Data excerpt:
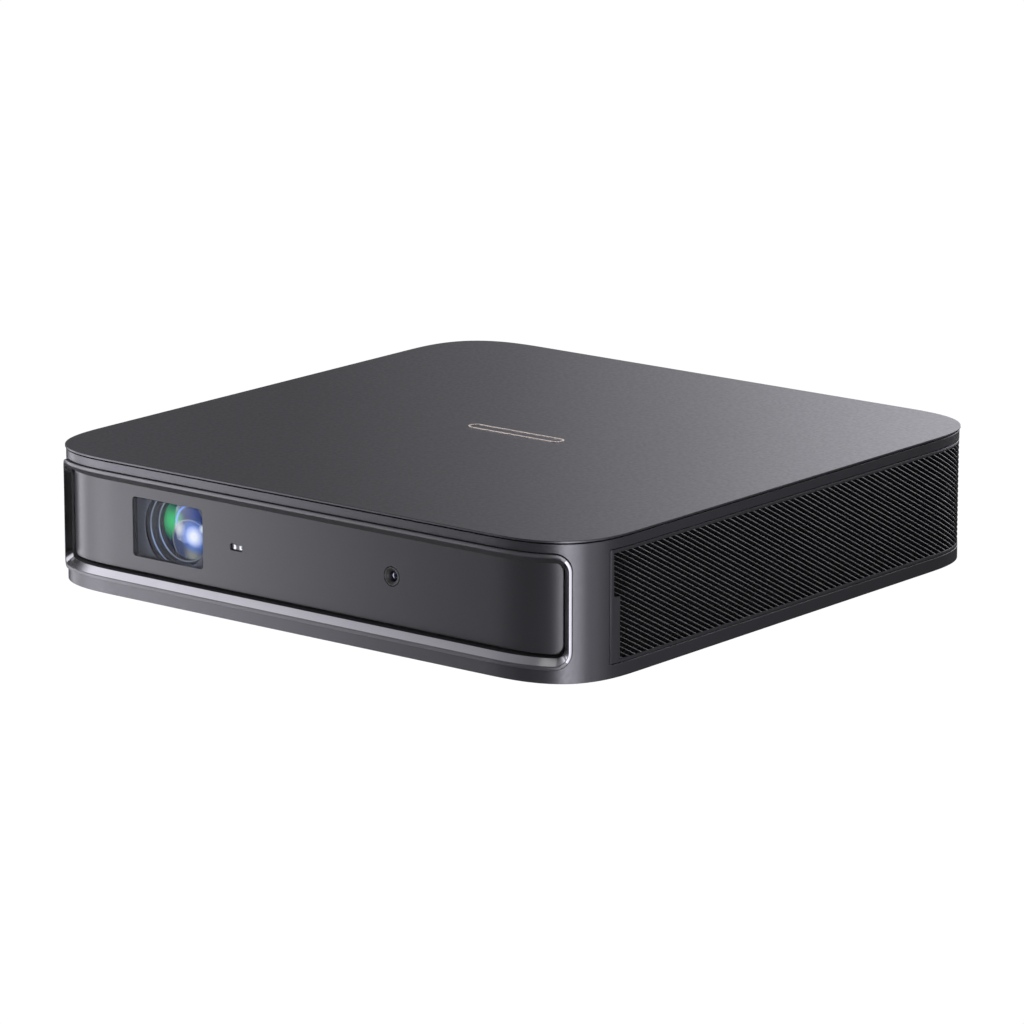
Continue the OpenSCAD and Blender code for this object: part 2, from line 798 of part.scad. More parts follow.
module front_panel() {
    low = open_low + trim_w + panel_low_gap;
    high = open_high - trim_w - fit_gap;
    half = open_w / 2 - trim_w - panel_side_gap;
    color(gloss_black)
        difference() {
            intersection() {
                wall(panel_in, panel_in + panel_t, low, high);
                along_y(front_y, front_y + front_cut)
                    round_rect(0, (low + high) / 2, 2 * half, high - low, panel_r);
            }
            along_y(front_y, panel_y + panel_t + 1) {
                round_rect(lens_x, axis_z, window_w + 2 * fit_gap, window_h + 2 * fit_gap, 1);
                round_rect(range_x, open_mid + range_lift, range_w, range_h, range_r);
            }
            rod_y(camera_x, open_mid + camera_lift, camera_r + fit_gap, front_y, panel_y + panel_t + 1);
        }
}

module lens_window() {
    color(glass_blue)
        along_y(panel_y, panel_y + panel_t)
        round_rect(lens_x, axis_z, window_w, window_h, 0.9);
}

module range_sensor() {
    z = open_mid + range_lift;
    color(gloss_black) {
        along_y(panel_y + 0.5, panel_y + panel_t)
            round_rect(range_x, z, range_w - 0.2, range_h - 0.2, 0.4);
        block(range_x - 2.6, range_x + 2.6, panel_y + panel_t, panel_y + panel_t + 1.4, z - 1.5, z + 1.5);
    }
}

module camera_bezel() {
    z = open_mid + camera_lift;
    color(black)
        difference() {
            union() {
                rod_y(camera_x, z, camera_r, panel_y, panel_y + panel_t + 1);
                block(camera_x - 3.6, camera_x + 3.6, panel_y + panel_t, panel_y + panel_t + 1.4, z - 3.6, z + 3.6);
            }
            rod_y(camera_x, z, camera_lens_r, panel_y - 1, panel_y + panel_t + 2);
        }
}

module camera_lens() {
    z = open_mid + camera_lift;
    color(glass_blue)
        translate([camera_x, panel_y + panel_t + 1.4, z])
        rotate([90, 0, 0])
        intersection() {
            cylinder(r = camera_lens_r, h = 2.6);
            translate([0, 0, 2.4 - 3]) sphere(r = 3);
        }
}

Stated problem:
Set every line of the listing down word for word.

Task output:
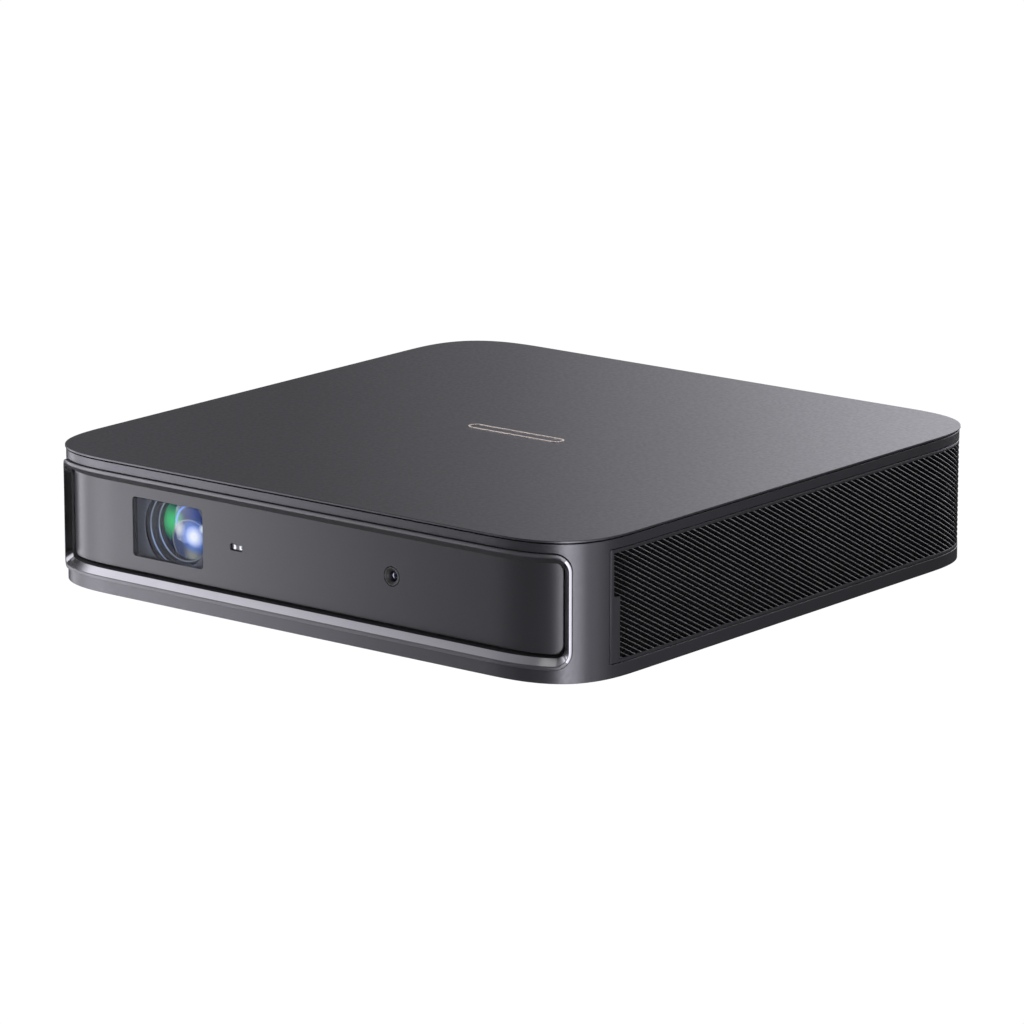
Continue the OpenSCAD and Blender code for this object: part 2, from line 798 of part.scad. More parts follow.
module front_panel() {
    low = open_low + trim_w + panel_low_gap;
    high = open_high - trim_w - fit_gap;
    half = open_w / 2 - trim_w - panel_side_gap;
    color(gloss_black)
        difference() {
            intersection() {
                wall(panel_in, panel_in + panel_t, low, high);
                along_y(front_y, front_y + front_cut)
                    round_rect(0, (low + high) / 2, 2 * half, high - low, panel_r);
            }
            along_y(front_y, panel_y + panel_t + 1) {
                round_rect(lens_x, axis_z, window_w + 2 * fit_gap, window_h + 2 * fit_gap, 1);
                round_rect(range_x, open_mid + range_lift, range_w, range_h, range_r);
            }
            rod_y(camera_x, open_mid + camera_lift, camera_r + fit_gap, front_y, panel_y + panel_t + 1);
        }
}

module lens_window() {
    color(glass_blue)
        along_y(panel_y, panel_y + panel_t)
        round_rect(lens_x, axis_z, window_w, window_h, 0.9);
}

module range_sensor() {
    z = open_mid + range_lift;
    color(gloss_black) {
        along_y(panel_y + 0.5, panel_y + panel_t)
            round_rect(range_x, z, range_w - 0.2, range_h - 0.2, 0.4);
        block(range_x - 2.6, range_x + 2.6, panel_y + panel_t, panel_y + panel_t + 1.4, z - 1.5, z + 1.5);
    }
}

module camera_bezel() {
    z = open_mid + camera_lift;
    color(black)
        difference() {
            union() {
                rod_y(camera_x, z, camera_r, panel_y, panel_y + panel_t + 1);
                block(camera_x - 3.6, camera_x + 3.6, panel_y + panel_t, panel_y + panel_t + 1.4, z - 3.6, z + 3.6);
            }
            rod_y(camera_x, z, camera_lens_r, panel_y - 1, panel_y + panel_t + 2);
        }
}

module camera_lens() {
    z = open_mid + camera_lift;
    color(glass_blue)
        translate([camera_x, panel_y + panel_t + 1.4, z])
        rotate([90, 0, 0])
        intersection() {
            cylinder(r = camera_lens_r, h = 2.6);
            translate([0, 0, 2.4 - 3]) sphere(r = 3);
        }
}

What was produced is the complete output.